The real cost question is not just purchase price

When buyers compare a new build versus resale home, they often start with headline pricing. That makes sense, but it is only part of the picture.

With a new build, your early costs may look cleaner. There is usually less immediate repair work, and systems like air conditioning, appliances, roofing, plumbing, and electrical components should have more life ahead of them. In some developments, maintenance planning is built into the community from the start, which can help keep the property visually appealing and easier to manage.

With a resale property, the initial purchase may be more straightforward, but your post-closing budget may need more flexibility. Even a well-kept home can require cosmetic updates, replacement appliances, pool work, waterproofing, or outdoor improvements. That is not necessarily a drawback. Some buyers prefer to renovate strategically and create instant value. But it does require realism.

If rental income matters, ask a different version of the cost question: which property is more likely to perform well for your target renter? In some neighborhoods, travelers strongly prefer newer condos with amenities. In others, a charming resale villa with privacy, a garden, and a proven booking history may outperform a brand-new unit.

Lifestyle fit matters more than many buyers expect

A polished new condo in a managed development may be ideal for a buyer who wants lock-and-leave simplicity. If you plan to split time between countries, lower-maintenance living can be a major advantage. Shared amenities, modern design, and professional administration often appeal to second-home owners and remote workers who want convenience.

A resale villa, on the other hand, may better suit buyers who want character, space, and a stronger sense of place.

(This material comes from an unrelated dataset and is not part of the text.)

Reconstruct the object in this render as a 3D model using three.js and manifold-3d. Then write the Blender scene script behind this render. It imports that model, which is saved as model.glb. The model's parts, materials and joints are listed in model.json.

Families relocating full time often care less about a trendy lobby and more about lot size, privacy, storage, guest space, and how the property integrates into daily life.

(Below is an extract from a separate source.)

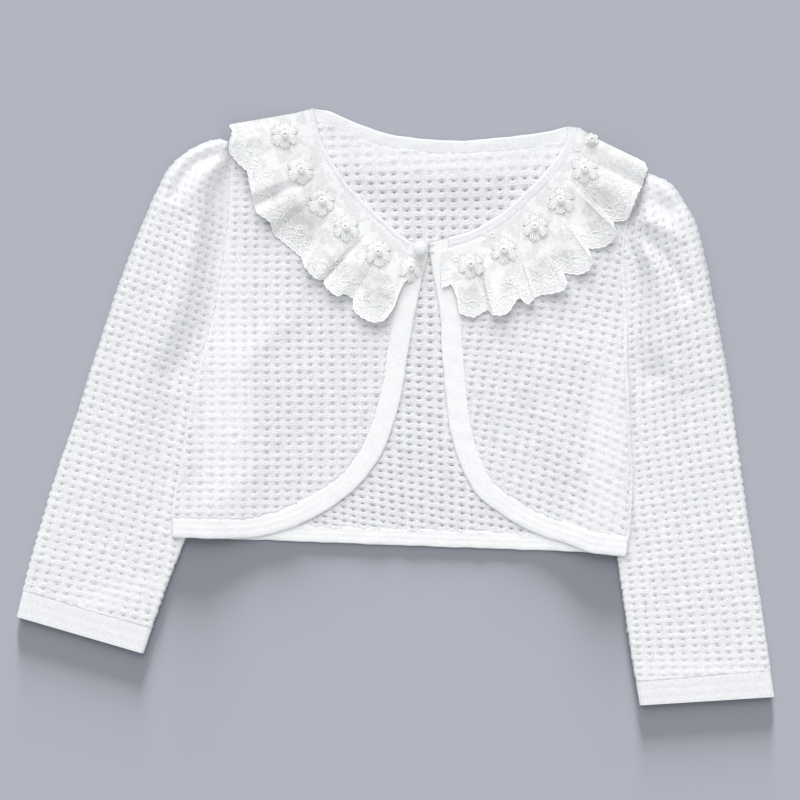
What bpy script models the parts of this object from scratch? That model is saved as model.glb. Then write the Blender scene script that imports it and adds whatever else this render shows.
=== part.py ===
"""Cropped knit cardigan with puffed sleeves and a lace ruffle collar, laid flat with its fronts up.

The garment lies on the plane Z = 0 with its neck towards +Y. Tables hold millimetres: "right" and "up"
place a point on that plane, measured from the middle of the laid-out garment, and heights are measured
from the plane. Sides are the wearer's, so the right front and the right sleeve lie towards -X.
"""

import math
from typing import Callable, NamedTuple, Sequence

import bpy
import numpy as np

MM = 0.001

# Cloth
WALL = 1.2
SEAM_GAP = 0.35
LAYER_GAP = 0.7
JERSEY_PROUD = 0.5
BAND_ROUND = 0.4

# Bands
FRONT_BAND_WIDTH = 14.0
BACK_BAND_WIDTH = 12.0
CUFF_BAND_WIDTH = 18.0
NECK_BINDING_WIDTH = 9.0

# Rows and columns of the panels' grids
SHOULDER_STEPS = 4
FRONT_STEPS = 12
NECK_STEPS = 9
BACK_NECK_STEPS = 14
ARMHOLE_STEPS = 12
SIDE_STEPS = 6

# Sleeves
SLEEVE_INSIDE = 0.8
SLEEVE_STACK = 2 * WALL + SLEEVE_INSIDE
CUFF_WALL = 1.4
CUFF_STACK = 2 * CUFF_WALL + SLEEVE_INSIDE
FOLD_ROUND = 3.0
CROWN_FALL = 0.4

# Where the body lies on the sleeves
BODY_ON_SLEEVE = SLEEVE_STACK + 0.3
SLEEVE_MARGIN = 7.0
UNDERARM_UP = 14.0
UNDERARM_MARGIN = 9.0
LIFT_RUN = 42.0

# Lace
LACE_WALL = 1.0
LACE_CLEARANCE = 0.8
LACE_START = 8.0
FLUTE_START = 0.08
FLUTE_STEPS = 2
RUFFLE_PULL = 0.5
COLLAR_LIFT = LACE_WALL + 0.3
COLLAR_MARGIN = 6.0
COLLAR_RUN = 18.0

# Flowers, pearls and button
PETALS = 6
PETAL_NOTCH = 0.62
PETAL_STEPS = 3
FLOWER_WALL = 0.8
FLOWER_CROWN = 0.6
FLOWER_CLEARANCE = 0.5
PEARL_DIAMETER = 5.0
PEARL_CLEARANCE = 0.3
BUTTON_DIAMETER = 9.5
BUTTON_HEIGHT = 6.4
SHANK_DIAMETER = 3.0
SHANK_HEIGHT = 2.2
LOOP_CORD = 1.0
LOOP_REACH = 9.0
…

This is where local guidance becomes essential. A home that looks perfect online may not match how you actually want to live in Cabarete, Sosua, or nearby communities. The best property is not the one with the flashiest presentation. It is the one that supports your routine, your investment goals, and your timeline.

How to choose between a new build versus resale home

Start by being honest about your priorities. If your top goals are modern finishes, lower initial maintenance, and the chance to enter a rising development early, a new build may be the stronger fit. If you value immediate usability, established surroundings, and clearer visibility into what you are buying, resale may be the safer path.

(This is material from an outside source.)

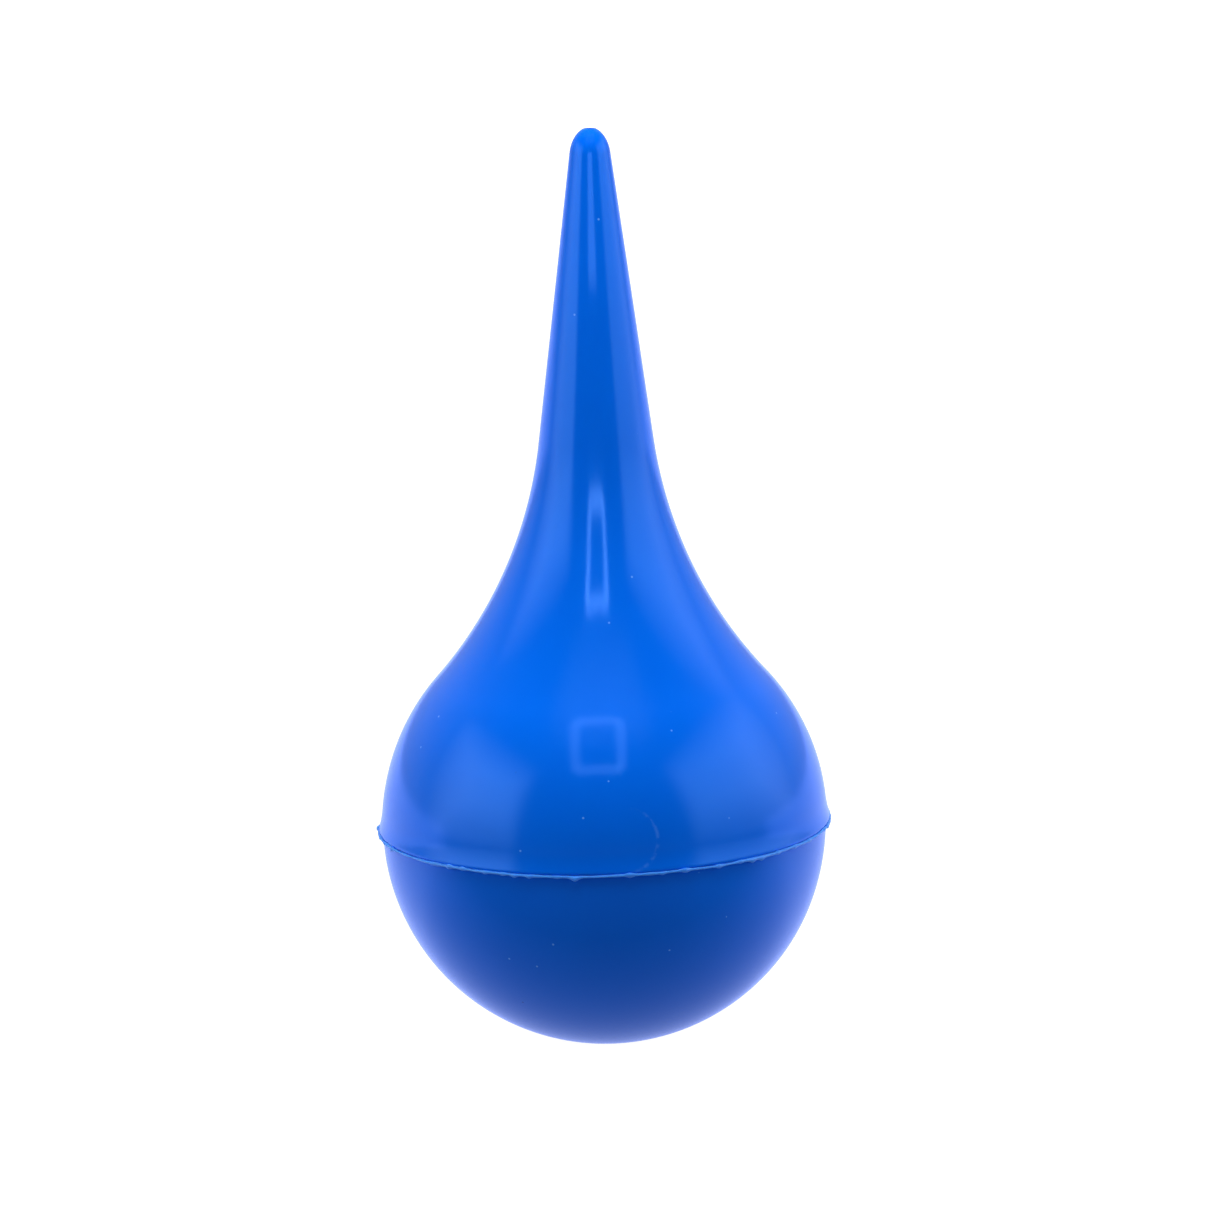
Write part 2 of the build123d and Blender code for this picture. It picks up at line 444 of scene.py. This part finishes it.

Then look at your timeline. If you need a home soon for relocation, seasonal use, or immediate rental income, resale often makes more sense. If you can wait and want to spread payments across the construction process, new development becomes more attractive.

Risk tolerance matters too. Some buyers are comfortable with the variables that come with pre-construction because they are focused on long-term upside and lifestyle alignment. Others sleep better knowing the property already exists, the neighborhood is functioning, and the rental or resale market can be evaluated with real comparables.

This is also where working with a knowledgeable local brokerage can change the quality of your decision. In a market as varied as the North Coast, the right advice is rarely generic. Linda Bahar Realty Group helps buyers compare not just property type, but community fit, investment potential, and what ownership will actually feel like once the keys are in hand.

There is no universal winner

The smartest buyers do not ask whether new construction is better than resale in the abstract. They ask which option fits their version of paradise, their budget discipline, and their long-term plan. A sleek pre-construction condo can be a brilliant move. So can an older ocean-view villa with strong bones and room to add value.

The advantage comes from choosing with clarity. When your property matches the life you want to build and the strategy behind your purchase, the decision feels less like a compromise and more like a confident step forward.